On a whim I bought Acanthopanax sieboldianus ‘Variegatus’ (five leaf Aralia). I like interesting foliage and had seen this plant in many garden books. But I had not seen it for sale in nurseries until I stumbled upon it. Happily, it is now available in many nurseries. This deciduous shrub is related to ivy and a plant called Fatsia. During Victorian times the plant was introduced from China and was originally grown in greenhouses for its beautiful foliage. In the variegated form the leaflets are irregularly edged with a creamy white band. I noticed that the same plant in a friend’s garden planted in full sun was whiter than the soft yellow color of mine which receives only direct morning light. I have read that the plant will reach a height of 7 feet but I have my doubts here in the north. My plant seems to creep along the ground reaching a height of about 2 feet but it has spread to about 4 feet.

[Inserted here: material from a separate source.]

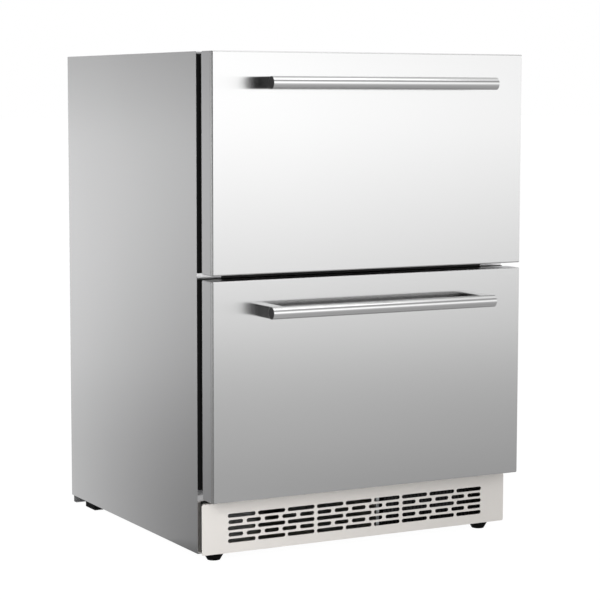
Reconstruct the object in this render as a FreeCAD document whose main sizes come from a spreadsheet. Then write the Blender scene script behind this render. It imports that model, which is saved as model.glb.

I planted a yellow twigged dogwood, Cornus sericea ‘Silver and Gold,’ near my pond, and over several years a large clump of wild New York State blue asters appeared alongside the variegated shrub. Though the combination happened by chance, this is a combination I will purposely plant in future designs. Variegated pattern often will enhance the shape of certain plants; for example, the striped pattern on irises reiterates the verticality of the leaves much more then the plain green variety.
Some of the other variegated plants I have in my garden include: Brunnera-False Forget-Me-Not, Daphne, Epimedium-Barrenwort, Hosta-Plantain Lily, Heuchera-Coral Bells, Iris Pallida-Variegated Sweet Iris, Lamium-Spotted Dead Nettle, Petasites-Butterbur, Salix-Willow, Salvia– Sage, Polygonatum commutatum-Solomon’s Seal, Thymus-Thyme, Yucca, and Acer-maple tree. This list is short compared with the variety of variegated plants that are out there.
If you don’t have any patterned foliage in your garden, winter is a good time to reflect on those areas that could use some lightening up; or you may want to figure out how you can weave several species of variegated plants through the garden to unify your overall planting.